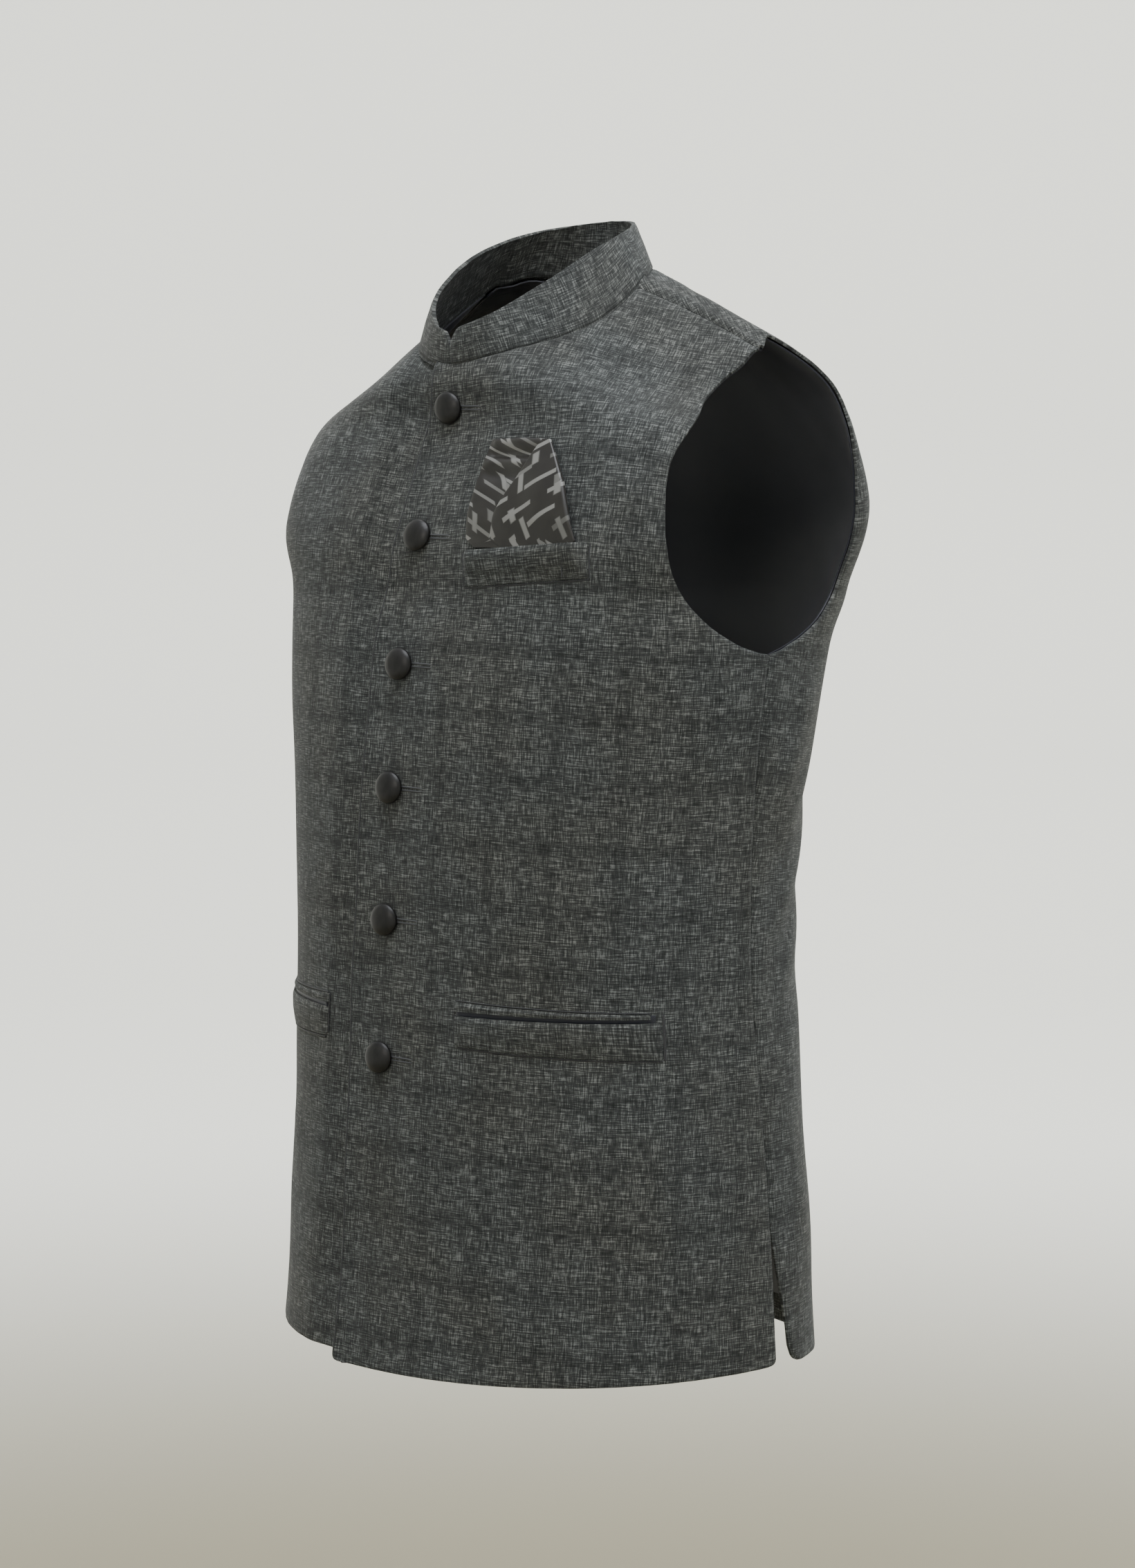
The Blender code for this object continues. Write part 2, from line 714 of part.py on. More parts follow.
def neck_edge(angle):
    """Neckline point and the direction that leaves the panels there, at signed degrees round."""
    u, v = neck_place(angle)
    nearby = form_point(*neck_place(angle + 1)) - form_point(*neck_place(angle - 1))
    normal = form_normal(u, v)
    off_panel = normal.cross(nearby).normalized()
    if off_panel.z < 0:
        off_panel = -off_panel
    return form_point(u, v), normal, off_panel


def neck_stations(side):
    """Places along one half of the collar's foot, from centre back to front: length, angle and directions."""
    angles = back_neck_angles()[::-1] + front_neck_angles(0.0)[-2:0:-1]
    stations = []
    length = 0.0
    for angle in angles:
        point, normal, off_panel = neck_edge(side * angle)
        if stations:
            length += (point - stations[-1][2]).length
        stations.append((length, angle, point, normal, off_panel))
    return stations


def station_at(stations, length):
    """Angle, point, normal and direction off the panel at a length along the collar's foot."""
    index = 0
    while index < len(stations) - 2 and stations[index + 1][0] < length:
        index += 1
    here, ahead = stations[index], stations[index + 1]
    share = (length - here[0]) / (ahead[0] - here[0])
    angle = here[1] + (ahead[1] - here[1]) * share
    return angle, here[2].lerp(ahead[2], share), here[3].lerp(ahead[3], share), here[4].lerp(ahead[4], share)


def collar_cut(height, full_height):
    """How far the collar's front end is cut back at a height: the notch, then the round corner."""
    over = max(height - (full_height - COLLAR_CORNER), 0) / COLLAR_CORNER
    corner = COLLAR_CORNER * (1 - math.sqrt(max(1 - over * over, 0.0)))
    return corner + COLLAR_NOTCH * smooth((height - COLLAR_NOTCH_HEIGHT) / COLLAR_NOTCH_RISE)


def make_collar(name, material):
    """Stand collar: a band from one front end round the neck to the other, with rounded top corners."""
    halves = {side: neck_stations(side) for side in (1, -1)}
    split = COLLAR_SPLIT
    cells = (len(halves[1]) - 1) * split
    end_height = (collar_top(0) - neck_edge(0)[0]).length

    def foot(stations, length):
        angle, point, normal, off_panel = station_at(stations, length)
        return angle, point + off_panel * GAP, normal

    def place(column, row, inside):
        side = 1 if column <= cells else -1
        step = abs(cells - column)
        stations = halves[side]
        here = stations[step // split]
        ahead = stations[min(step // split + 1, len(stations) - 1)]
        total = stations[-1][0] - COLLAR_PARTING
        length = min(here[0] + (ahead[0] - here[0]) * (step % split) / split, total)
        up = 1 - (1 - row / COLLAR_ROWS) ** COLLAR_CROWDING
        cut = collar_cut(end_height * up, end_height)
        length -= cut * smooth(1 - (total - length) / COLLAR_CORNER_REACH)
        angle, base, normal = foot(stations, length)
        nearby = foot(stations, length - 4)[1]
        rise = collar_top(side * angle) - base
        face = rise.cross(nearby - base).normalized()
        if face.dot(Vector((base.x, base.y - NECK_CENTRE_Y, 0))) < 0:
            face = -face
        lapped = side < 0 and base.y < NECK_CENTRE_Y
        sink = lap_depth(-abs(base.x)) if lapped else 0.0
        return base + rise * up - normal * sink - face * (COLLAR_CLOTH if inside else 0.0)

    return make_wall(name, 2 * cells, COLLAR_ROWS, place, material)


def pocket_place(pocket, across, up, drop):
    """Place on the front inside a pocket piece's four corners, all lowered by a drop."""
    low = Vector(pocket.inner_bottom).lerp(Vector(pocket.outer_bottom), across)
    high = Vector(pocket.inner_top).lerp(Vector(pocket.outer_top), across)
    reach, height = low.lerp(high, up)
    return front_place(reach, height - drop)


def make_strip(name, side, pocket, cells, mouth, material):
    """A strip of cloth that lies on a front, its top edge standing off it by the mouth."""
    columns, rows = cells
    drop = UNDER_POCKET_DROP if side < 0 else 0

    def place(column, row, inside):
        across = column / columns if side > 0 else 1 - column / columns
        up = row / rows
        u, v = pocket_place(pocket, across, up, drop)
        ends = smooth(min(across, 1 - across) / STRIP_END_SHARE)
        out = GAP + STRIP_LIFT + mouth * ends * smooth(up)
        return cloth_point(side * u, v, out + (0.0 if inside else WELT_CLOTH))

    return make_wall(name, columns, rows, place, material)


def square_row(up):
    """Height and the three edges of the pocket square at a share of its rise."""
    steps = (len(SQUARE_ROWS) - 1) * up
    index = min(int(steps), len(SQUARE_ROWS) - 2)
    share = steps - index
    return [here + (ahead - here) * share for here, ahead in zip(SQUARE_ROWS[index], SQUARE_ROWS[index + 1])]


def make_pocket_square(name, material):
    """Pocket square: one folded sheet, a rear fold and a front fold, with its foot in the breast welt."""
    turn_start = SQUARE_REAR_COLUMNS
    turn_end = turn_start + SQUARE_TURN_COLUMNS
    columns = turn_end + SQUARE_FRONT_COLUMNS
    half = SQUARE_CLOTH / 2

    def place(column, row, inside):
        up = row / SQUARE_GRID_ROWS
        height, left, slant, right = square_row(up)
        above = smooth((height - SQUARE_SINK_Z) / SQUARE_RISE)
        rear = GAP + STRIP_LIFT + half + SQUARE_LIFT * above
        puff = SQUARE_PUFF * math.sin(math.pi * up)
        spread = SQUARE_CLOTH + SQUARE_FOLD_GAP + above * (SQUARE_FOLD_GAP + puff)
        if column <= turn_start:
            reach = left + (right - left) * column / turn_start
            out, facing = rear, (0.0, 1.0)
        elif column < turn_end:
            turn = math.pi * ((column - turn_start) / SQUARE_TURN_COLUMNS - 0.5)
            reach = right + spread / 2 * math.cos(turn)
            out = rear + spread / 2 * (1 + math.sin(turn))
            facing = (-math.cos(turn), -math.sin(turn))
        else:
            reach = right + (slant - right) * (column - turn_end) / SQUARE_FRONT_COLUMNS
            out, facing = rear + spread, (0.0, -1.0)
        step = -half if inside else half
        reach += facing[0] * step
        out += facing[1] * step
        u, v = front_place(reach, height)
        return cloth_point(u, v, out)

    return make_wall(name, columns, SQUARE_GRID_ROWS, place, material)


def make_button_mesh(material):
    """Turned button: a narrow shank, a flat back and a domed face."""
    mesh = bpy.data.meshes.new("button")
    bm = bmesh.new()
    verts = [bm.verts.new((radius * MM, 0, height * MM)) for radius, height in BUTTON_PROFILE[::-1]]
    for here, ahead in zip(verts, verts[1:]):
        bm.edges.new((here, ahead))
    bm.to_mesh(mesh)
    bm.free()
    mesh.materials.append(material)
    return mesh


def make_buttons(material):
    """Buttons down the lap, each standing on the cloth and square to it."""
    mesh = make_button_mesh(material)
    for index, height in enumerate(BUTTON_HEIGHTS):
        name = "button_" + str(index + 1)
        shift = max(4 - 2 * index, 0)
        u, v = front_place(shift, height)
        button = bpy.data.objects.new(name, mesh)
        PARTS.objects.link(button)
        screw = button.modifiers.new("turn", "SCREW")
        screw.steps = BUTTON_STEPS
        screw.render_steps = BUTTON_STEPS
        screw.use_merge_vertices = True
        screw.merge_threshold = 0.00001
        screw.use_smooth_shade = True
        normal = form_normal(u, v)
        turn = normal.to_track_quat("Z", "Y").to_matrix().to_4x4()
        button.matrix_world = Matrix.Translation(cloth_point(u, v, GAP) * MM) @ turn


def cloth_material(name, colour, roughness, metallic=0.0):
    """Plain surface in a real colour, given as shares of red, green and blue."""
    material = bpy.data.materials.new(name)
    material.use_nodes = True
    shader = material.node_tree.nodes["Principled BSDF"]
    shader.inputs["Base Color"].default_value = (*colour, 1.0)
    shader.inputs["Roughness"].default_value = roughness
    shader.inputs["Metallic"].default_value = metallic
    return material


def wool(name):
    return cloth_material(name, (0.085, 0.088, 0.095), 0.9)


def clear_scene():
    """Start from an empty file."""
    for item in list(bpy.data.objects):
        bpy.data.objects.remove(item, do_unlink=True)


clear_scene()
PARTS = bpy.data.collections.new("waistcoat")
bpy.context.scene.collection.children.link(PARTS)

for side_name, side_sign in (("left", 1), ("right", -1)):
    make_front("front_" + side_name, side_sign, wool("wool front " + side_name))
    make_front_lining(
        "lining_front_" + side_name,
        side_sign,
        cloth_material("lining front " + side_name, (0.012, 0.014, 0.022), 0.55),
    )
    welt_wool = wool("wool welt " + side_name)
    make_strip("hip_welt_" + side_name, side_sign, HIP_WELT, (12, 2), HIP_WELT_MOUTH, welt_wool)
    make_strip("hip_lip_" + side_name, side_sign, HIP_LIP, (12, 1), HIP_LIP_MOUTH, welt_wool)

make_back_wall("back", HEM_Z, lambda across, up: 0.0, CLOTH, 0.0, wool("wool back"))
make_back_wall(
    "lining_back",
    HEM_Z + LINING_HEM_RISE,
    lambda across, up: lining_lift(across, up, LINING_TOP_PLAY),
    LINING,
    LINING_SETBACK,
    cloth_material("lining back", (0.012, 0.014, 0.022), 0.55),
)
make_collar("collar", wool("wool collar"))
make_strip("breast_welt", 1, BREAST_WELT, (10, 3), WELT_MOUTH, wool("wool breast welt"))
make_pocket_square("pocket_square", cloth_material("satin", (0.075, 0.068, 0.066), 0.4))
make_buttons(cloth_material("horn", (0.018, 0.014, 0.013), 0.35))
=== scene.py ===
"""Sleeveless waistcoat with a stand collar, dressed in its cloth, lining, stitching and buttons.

Every piece is worked out from the garment's own sizes in millimetres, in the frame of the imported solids:
up is +Z, the front faces -Y and the wearer's left is +X.
"""
import math
from collections import namedtuple

import bmesh
import bpy
import numpy as np
from mathutils import Matrix, Vector


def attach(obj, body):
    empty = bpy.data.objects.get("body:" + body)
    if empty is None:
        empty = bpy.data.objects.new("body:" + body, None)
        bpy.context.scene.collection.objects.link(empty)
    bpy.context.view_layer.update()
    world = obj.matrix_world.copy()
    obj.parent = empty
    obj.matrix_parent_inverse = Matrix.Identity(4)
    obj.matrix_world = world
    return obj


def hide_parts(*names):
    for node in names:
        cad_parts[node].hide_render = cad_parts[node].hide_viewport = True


bl_info = {
    "name": "Waistcoat",
    "version": (1, 0, 0),
    "blender": (4, 5, 0),
    "location": "3D View > Sidebar > Waistcoat",
    "description": "Dresses a stand-collar waistcoat in its cloth, lining, stitching and buttons",
    "category": "Object",
}

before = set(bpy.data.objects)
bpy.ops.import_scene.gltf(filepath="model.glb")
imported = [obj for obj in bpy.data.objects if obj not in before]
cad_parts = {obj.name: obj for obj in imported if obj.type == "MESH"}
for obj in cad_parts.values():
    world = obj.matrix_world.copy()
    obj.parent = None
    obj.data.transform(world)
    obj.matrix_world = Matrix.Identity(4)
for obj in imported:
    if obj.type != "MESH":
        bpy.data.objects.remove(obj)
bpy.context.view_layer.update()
MM = 0.001

# Cut of the fronts and back, in millimetres
GAP = 0.3
HEM_Z = -695
VENT_TOP_Z = -597
VENT_OPENING = 8
VENT_FRONT_SHARE = 0.15
VENT_FLARE = 4
VENT_FLARE_SHARE = 0.2
VENT_CORNER = 14
UNDERLAP_X = 20
LAP_EASE = 30
LAP_MARGIN = 3
LAP_PLAY = 3.4
LAP_DROP = 5.5
HEM_CORNER = 5
EDGE_CURL = 2.6
EDGE_CURL_WIDTH = 7
EDGE_CURL_ROWS = 4
UNDER_WEAVE_SHIFT = (17, 9)

# Linings
LINING_EDGE_X = 70
LINING_HEM_RISE = 22
LINING_SETBACK = 1.2
LINING_NECK_SETBACK = 4
LINING_EASE = 3.4
LINING_SEAM_GAPS = 3
LINING_PLAY = 1.3
LINING_TOP_PLAY = 1.5
LINING_SIDE_SHARE = 0.18
LINING_TOP_SHARE = 0.12
LINING_YOKE_SHARE = 0.25
LINING_BEVEL = 0.2
RIPPLE_WIDTH = 17
RIPPLE_LENGTH = 90
RIPPLE_DEPTH = 0.55
RIPPLE_START = 1.1
RIPPLE_BEND = 0.8
RIPPLE_BEND_LENGTH = 60
RIPPLE_FADE = 0.2

# Neck and collar
NECK_HALF_WIDTH = 79
NECK_HALF_DEPTH = 74
NECK_CENTRE_Y = -16
NECK_FIRST_DROP = 1.1
NECK_FIRST_RUN = 3.2
NECK_FIRST_CURVE = 1.2
NECK_FIRST_SHARE = 0.36
NECK_SEAM_RANGE = (60.0, 130.0)
COLLAR_TOP_HALF_WIDTH = 59
COLLAR_TOP_CENTRE_Y = -18
COLLAR_CORNER = 12
COLLAR_CORNER_REACH = 42
COLLAR_NOTCH = 2.5
COLLAR_NOTCH_HEIGHT = 5
COLLAR_NOTCH_RISE = 16
COLLAR_PARTING = 0.2
COLLAR_UNDER_SINK = 0.5
COLLAR_FOOT = 3.2
COLLAR_FOOT_DEPTH = 1.0
COLLAR_FOOT_ROWS = (-1.0, -0.6, -0.3, -0.1)
COLLAR_FOOT_CURVE = 0.6
COLLAR_HEIGHT = 44
COLLAR_BELLY = 0.9
COLLAR_BELLY_TOP = 0.6
COLLAR_BELLY_FOOT = 0.25
COLLAR_DIP = 0.6
COLLAR_DIPS = (1.0, 1.0, 0.0, 0.8)
COLLAR_BEVEL = 0.9
COLLAR_END_SHARE = 0.14
COLLAR_END_COLUMNS = 20
COLLAR_END_CROWDING = 1.6
COLLAR_STATIONS = 160
COLLAR_FIRST_ANGLE = 0.5
COLLAR_STEP = 4

# Buttons
BUTTON_HEIGHTS = (-83, -165, -247, -326, -411, -500)
BUTTON_TILT = 12
BUTTON_TWIST = 0.9
BUTTON_STEPS = 72

# How a section's height eases from the centre out to the side, and rough lengths of cloth from the
# centre line to the side line and from one section to the next
EASE = 0.25
PANEL_SPAN = 260
SECTION_SPAN = 40

# First guess of a place on the front: the reach of the side line and the share to look along
FIRST_REACH = 300
FIRST_SHARE = 0.3

# Counts along each run of a panel's edges, and how its rows crowd at the centre and its columns inward
LOWER_ROWS = 10
MIDDLE_ROWS = 10
UPPER_ROWS = 8
ALL_ROWS = LOWER_ROWS + MIDDLE_ROWS + UPPER_ROWS
ROW_DROP = 52
CENTRE_CROWDING = 1.35
COLUMN_CROWDING = 0.92
BACK_SHOULDER_COLUMNS = 6
BACK_NECK_COLUMNS = 12
BACK_COLUMNS = 2 * BACK_SHOULDER_COLUMNS + BACK_NECK_COLUMNS
LENGTH_LINE = 0.4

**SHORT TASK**
Extract the first line above and each line after it up to and including the one with "return corner +", please, exactly and with nothing else.

**OUTPUT OF THE EXERCISE**
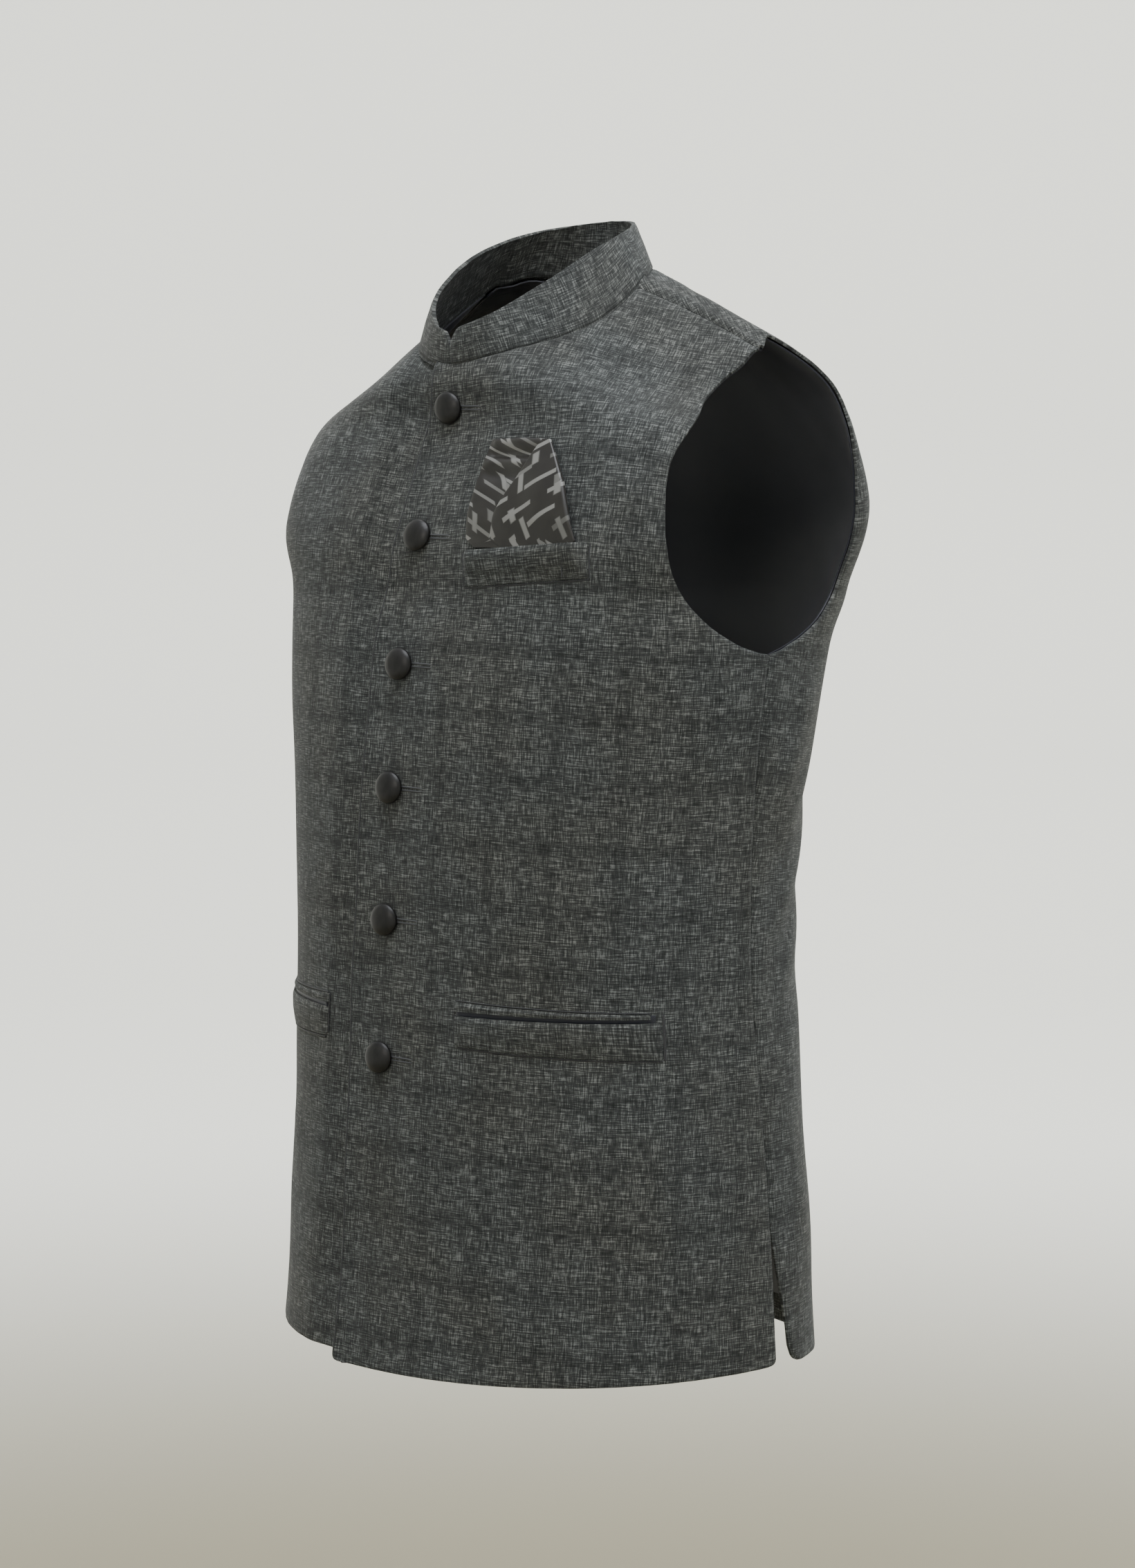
The Blender code for this object continues. Write part 2, from line 714 of part.py on. More parts follow.
def neck_edge(angle):
    """Neckline point and the direction that leaves the panels there, at signed degrees round."""
    u, v = neck_place(angle)
    nearby = form_point(*neck_place(angle + 1)) - form_point(*neck_place(angle - 1))
    normal = form_normal(u, v)
    off_panel = normal.cross(nearby).normalized()
    if off_panel.z < 0:
        off_panel = -off_panel
    return form_point(u, v), normal, off_panel


def neck_stations(side):
    """Places along one half of the collar's foot, from centre back to front: length, angle and directions."""
    angles = back_neck_angles()[::-1] + front_neck_angles(0.0)[-2:0:-1]
    stations = []
    length = 0.0
    for angle in angles:
        point, normal, off_panel = neck_edge(side * angle)
        if stations:
            length += (point - stations[-1][2]).length
        stations.append((length, angle, point, normal, off_panel))
    return stations


def station_at(stations, length):
    """Angle, point, normal and direction off the panel at a length along the collar's foot."""
    index = 0
    while index < len(stations) - 2 and stations[index + 1][0] < length:
        index += 1
    here, ahead = stations[index], stations[index + 1]
    share = (length - here[0]) / (ahead[0] - here[0])
    angle = here[1] + (ahead[1] - here[1]) * share
    return angle, here[2].lerp(ahead[2], share), here[3].lerp(ahead[3], share), here[4].lerp(ahead[4], share)


def collar_cut(height, full_height):
    """How far the collar's front end is cut back at a height: the notch, then the round corner."""
    over = max(height - (full_height - COLLAR_CORNER), 0) / COLLAR_CORNER
    corner = COLLAR_CORNER * (1 - math.sqrt(max(1 - over * over, 0.0)))
    return corner + COLLAR_NOTCH * smooth((height - COLLAR_NOTCH_HEIGHT) / COLLAR_NOTCH_RISE)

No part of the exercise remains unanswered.